We’re entering a system with renewable energy sources that change and shift producers, like changing from solar to wind. We’re also entering a system where grid consumers have more choices because of these renewables,” said Pete Beckman, Argonne computing expert and co-director of the Northwestern/Argonne Institute of Science and Engineering.

Renewable sources are giving consumers more control in how they purchase power and interact with the utilities — a departure from the traditional method of distribution (where utilities were the sole providers) around which the grid was originally built.

We’re moving toward a system where we cannot control the fuels. With wind and solar, there is less operational control – the sun shines or it doesn’t, the wind blows or it doesn’t. Yet we still need to run the grid safely and securely,” said Guenter Conzelmann, program lead for the Advanced Grid Modeling Group in Argonne’s Center for Energy, Environmental, and Economic Systems Analysis.

One of the ways Argonne is working to anticipate how shifts in distribution will affect future grid operation and what that will mean for managing these next-generation systems is by investing in sensors that can be added to grid systems.

We’re interested in deploying sensors and analyzing their data to understand the complex behavior of the grid,” Beckman said. If we can understand that behavior, we can get a better handle on how to manage it, isolate faults, understand losses and improve reliability.”

DOE has committed to investing advancements towards the grid of tomorrow through a Department-wide concerted effort called the Grid Modernization Initiative (GMI).  GMI focuses on the development and adoptions of new architectural concepts, tools, and technologies of the future grid.  Argonne is a key contributor to GMI’s portfolio and other grid efforts at DOE.

Using sensory technology to analyze grid-related activities

Argonne has also developed an open source hardware and software platform, Waggle, that supports sensors and edge” computation in the field. In other words, Waggle devices co-locate high-performance computation, which can be programmed remotely, with the sensors themselves. Researchers have installed Waggle in urban areas at a large scale. For example, researchers with Chicago’s Array of Things” project installed over 100 devices (growing to 200 in early 2019). Each device helps analyze images and sound, tasks that define edge computing.  

Because researchers can program Waggle devices remotely, scientists can add new sensing” capabilities as needed, such as using images to detect flooding, drone activities overhead or traffic patterns.  Waggle’s edge computation also allows scientists to install high-bandwidth sensors in areas without high-bandwidth internet access.  In these cases, researchers use edge computing to analyze the data in real time, capturing specific patterns or events of interest based on this analysis or alternatively based on input from other sensors triggering” measurements.  

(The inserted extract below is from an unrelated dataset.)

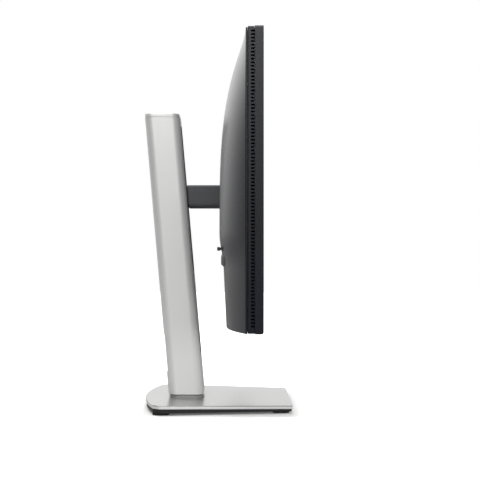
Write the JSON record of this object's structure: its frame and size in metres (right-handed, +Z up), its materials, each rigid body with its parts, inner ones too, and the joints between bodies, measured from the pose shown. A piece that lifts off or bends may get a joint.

Argonne’s Waggle team has also partnered with Exelon to explore the use of Waggle to support field deployment and real-time analysis in the field for power quality sensors.

Taping into battery technologies to support the future grid

Another way Argonne is preparing for the future is by investing in the development of new, faster and cheaper battery materials and technologies that could help to regulate electricity in an era of distributed production.

Today, battery technologies already play a small, but visible, role in the grid, helping to balance frequencies across the system. But behind the meter, where renewable technologies like rooftop solar panels are making inroads, batteries are not yet commonplace.

In locations popular for renewables, such as California, excess electricity generated from these sources is pumped into the grid, which can strain and overload it, undermining its reliability, says Venkat Srinivasan, director of Argonne’s Collaborative Center for Energy Storage Science. Incorporating more batteries behind the meter, he argues, can help alleviate the strain and protect consumers.

There is always a chance that a grid failure will occur at some point somewhere. If I have my own source of energy storage, I have a better chance of being protected. So for homeowners and business owners, having an energy storage solution makes a lot of sense in terms of long-term reliability,” he said.

The increasing complexity of grid-related issues drives the need for Argonne’s deep and broad multidisciplinary approach.

Argonne is very good at examining today’s systems and planning for a highly complex future,” says Mark Petri, Grid Program Manager.  While there are unknown risks, there is also tremendous opportunity.”

By helping to keep America’s electrical grid humming, Petri and his colleagues across the laboratory are securing our nation’s energy future.

Argonne’s grid-related research is funded, in part, by DOE’s Office of Electricity; Basic Energy Sciences Program; Office of Energy Efficiency and Renewable Energy; and Office of Cybersecurity, Energy Security, and Emergency Response.